At this point, generating Solana programs from upstream eBPF has become fairly straightforward. We essentially need two things: a BPF linker to compile the Rust program into a single executable, and another tool to repackage it into the bytecode format that the SVM understands.

In fact, we’ve had this capability for a while. For those who have been following Blueshift, you might know about our sBPF assembler, which doesn’t depend on any LLVM toolchain. This assembler is what powers the sBPF linker.

Here’s how it works: it parses an assembly program into an abstract syntax tree (AST). The AST can calculate offsets, generate sections, encode instructions, and create relocations, essentially performing direct bytecode generation for a Solana program. The only difference between the assembler and the linker is the input type: the assembler parses a text-based assembly file, while the linker parses an object file.

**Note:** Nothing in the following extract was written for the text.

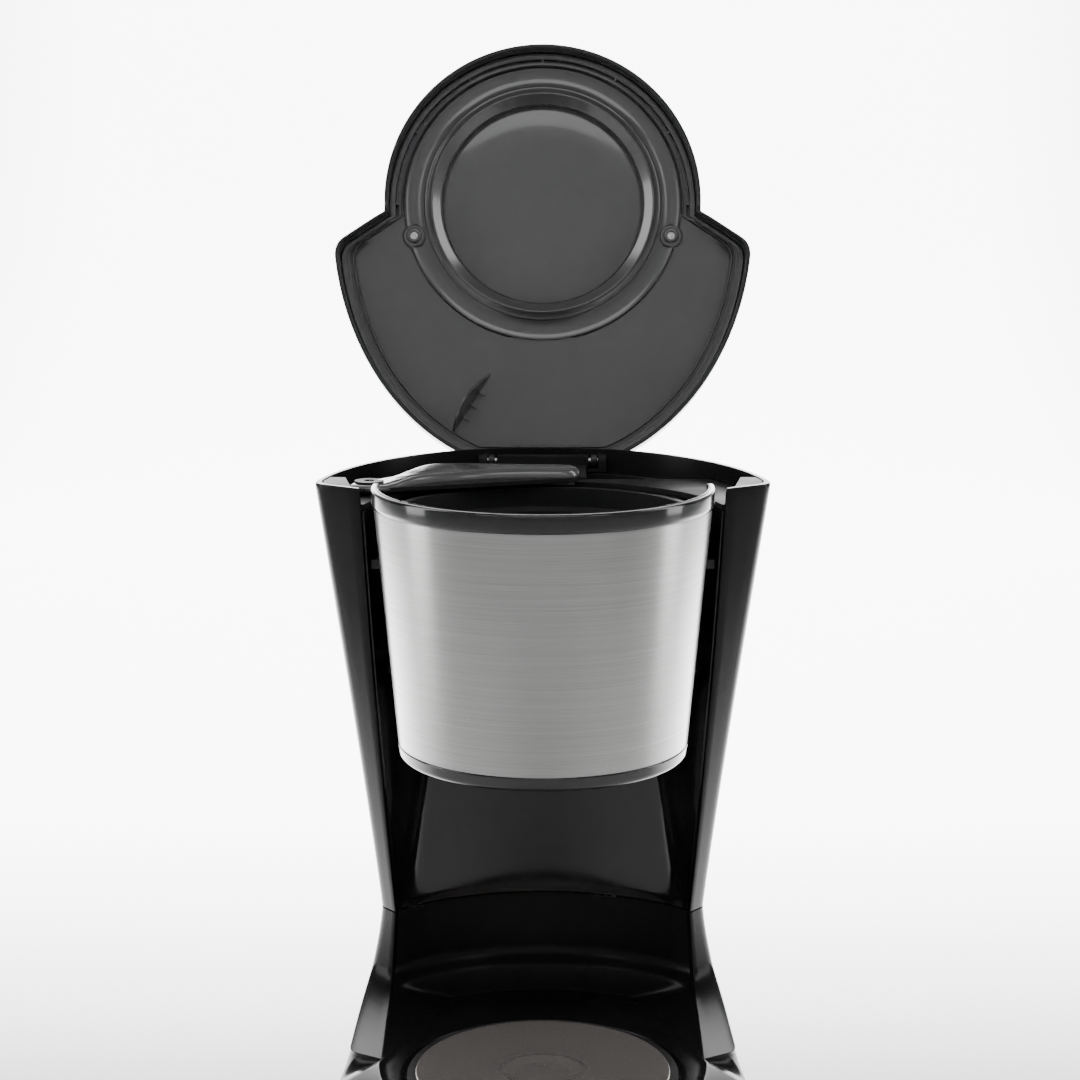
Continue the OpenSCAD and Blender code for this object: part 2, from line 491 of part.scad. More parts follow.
// ---- filter holder ----
module steel_sleeve() color([0.75, 0.75, 0.76]) front_cone(steel_low_z, steel_top_z, 0, 0.7);
module upper_band() color(black) front_cone(steel_top_z + 0.05, holder_top_z, 0.3, 3);
module lower_band() color(black) difference() {
    rotate_extrude() polygon([[12, holder_low_z], [steel_r(holder_low_z) - 0.6, holder_low_z],
        [steel_r(holder_low_z) + 0.3, holder_low_z + 1], [steel_low_r + 0.3, steel_low_z - 0.05],
        [steel_low_r - 3.2, steel_low_z - 0.05], [steel_low_r - 3.4, holder_low_z + 2.2],
        [12, holder_low_z + 2.2]]);
    for (a = [45:90:315]) rotate([0, 0, a]) hole_at([40, 0], 1.7, 180, 200);
}
module holder_shell() color(black) front_cone(steel_low_z, steel_top_z, -0.75, 2);
module filter_basket() color([0.1, 0.1, 0.1]) difference() {
    union() {
        rotate_extrude() polygon([[5, 193], [steel_r(193) - 4.6, 193], [steel_r(basket_rim_z) - 3.7, 284],
            [steel_r(basket_rim_z) - 3.7, basket_rim_z], [steel_r(basket_rim_z) - 7, basket_rim_z],
            [steel_r(basket_rim_z) - 7, 282], [steel_r(basket_rim_z) - 8.6, 280],
            [steel_r(193) - 6.4, 195.2], [5, 195.2]]);
        for (a = [0:30:330]) rotate([0, 0, a]) rotate([90, 0, 0]) translate([0, 0, -0.6]) linear_extrude(1.2)
            polygon([[51.5, 194], [55, 194], [60.6, 278], [58.6, 278]]);
        for (a = [15:60:315]) rotate([0, 0, a]) box([8, -0.6, 195], [50, 0.6, 197]);
        for (s = [-1, 1]) lug(s);
    }
    translate([0, 0, 190]) cylinder(r = 5.1, h = 20);
}
// One of the two lugs by which the holder sits on the bay's ledges
module lug(side) mirror([side > 0 ? 0 : 1, 0, 0])
    box([58, 21, rail_z + 4.3], [70.2, 29, rail_z + 7.3]);
module valve_seat() color(dark) difference() {
    union() {
        translate([0, 0, 181]) ring(6.6, 11.9, 12);
        translate([0, 0, 191.2]) ring(4.6, 11.9, 1.8);
    }
    translate([0, 0, 180]) cylinder(r = 6.6, h = 10.4);
}
module valve_plunger() color([0.25, 0.25, 0.25]) union() {
    translate([0, 0, 178.5]) cylinder(r = 6.2, h = 4);
    translate([0, 0, 182]) cylinder(r = 2, h = 12);
    translate([0, 0, 196.6]) cylinder(r = 5.5, h = 1.4);
    translate([0, 0, 193.9]) cylinder(r = 2, h = 3);
}
module valve_seal() color([0.7, 0.3, 0.2]) translate([0, 0, 195.3]) ring(2, 6.4, 1.3);
module valve_spring() color("silver") translate([0, 0, 182.6]) ring(2.6, 4.2, 8);

base_housing();
base_cover();
rubber_feet();
base_screws();
hot_plate();
plate_seal();
heater_casting();
heater_terminals();
heater_clamp();
thermostat();
thermal_fuse();
cold_hose();
hot_hose();
riser_tube();
hose_clips();
check_valve();
tank_strainer();
water_tank();
tower_housing();
bay_panel();
column_caps();
top_deck();
bridge_cover();
level_window();
hinge_bracket();
hinge_pins();
cord_gland();
switch_bezel();
switch_module();
wire_harness();
terminal_block();
arm_pivot_pin();
lid_shell();
lid_liner();
lid_fin();
lid_screws();
water_arm();
arm_duct();
steel_sleeve();
upper_band();
lower_band();
holder_shell();
filter_basket();
valve_seat();
valve_plunger();
valve_seal();
valve_spring();
rocker();
rocker_lens();
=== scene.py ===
# Looks of a drip coffee maker: waisted black body, brushed-steel filter holder,
# open full-width lid. Shapes are in millimetres and become metres in piece().
import json
import math

import bmesh
import bpy
from mathutils import Matrix, Vector


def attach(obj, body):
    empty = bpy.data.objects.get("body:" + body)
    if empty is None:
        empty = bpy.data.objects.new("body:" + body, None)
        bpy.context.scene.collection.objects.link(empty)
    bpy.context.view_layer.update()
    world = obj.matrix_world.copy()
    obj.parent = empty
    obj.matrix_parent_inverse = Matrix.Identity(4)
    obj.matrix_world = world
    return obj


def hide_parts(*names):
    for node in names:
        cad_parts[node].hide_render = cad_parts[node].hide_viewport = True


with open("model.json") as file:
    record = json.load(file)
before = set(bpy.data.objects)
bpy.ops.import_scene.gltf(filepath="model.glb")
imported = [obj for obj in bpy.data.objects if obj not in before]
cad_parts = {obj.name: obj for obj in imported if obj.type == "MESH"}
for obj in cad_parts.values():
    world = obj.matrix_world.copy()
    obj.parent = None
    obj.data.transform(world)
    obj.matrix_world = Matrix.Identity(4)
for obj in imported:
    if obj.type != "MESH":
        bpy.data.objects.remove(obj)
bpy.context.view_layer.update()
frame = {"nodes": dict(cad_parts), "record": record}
nodes = frame["nodes"]

MM = 0.001  # one millimetre in scene units

# ---------------------------------------------------------------- camera
CAMERA_DIP = 10.62  # degrees below the level

cam = bpy.data.objects.new("camera", bpy.data.cameras.new("camera"))
bpy.context.scene.collection.objects.link(cam)
cam.location = (-0.00125, -0.994, 0.465)
cam.rotation_euler = (math.radians(90 - CAMERA_DIP), 0, 0)
cam.data.lens = 80.13
cam.data.sensor_width = 36
cam.data.clip_start = 0.01
bpy.context.scene.camera = cam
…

If you look at the code for the sBPF linker, this is essentially all it does: it first calls the BPF linker to merge the program into a single object file, and then it takes that object file, re-parses it, and generates a Solana program.

That’s about sBPF linker!

The last thing I want to mention is, now that work with upstream eBPF is possible, we should stop being a bad consumer of the technology we’re using, we should try to be a good contributor. For example, if I find something useful to the BPF target in general, we should try to upstream it so that people outside Solana can also benefit from it

To me, this is not just about credibility. From an engineering perspective, the more people use an optimization pass, the more robust it becomes. Because it gets better tested and more edge cases are discovered. The sBPF linker opens up exactly that path, enabling contributions that improve the broader ecosystem while also benefiting Solana.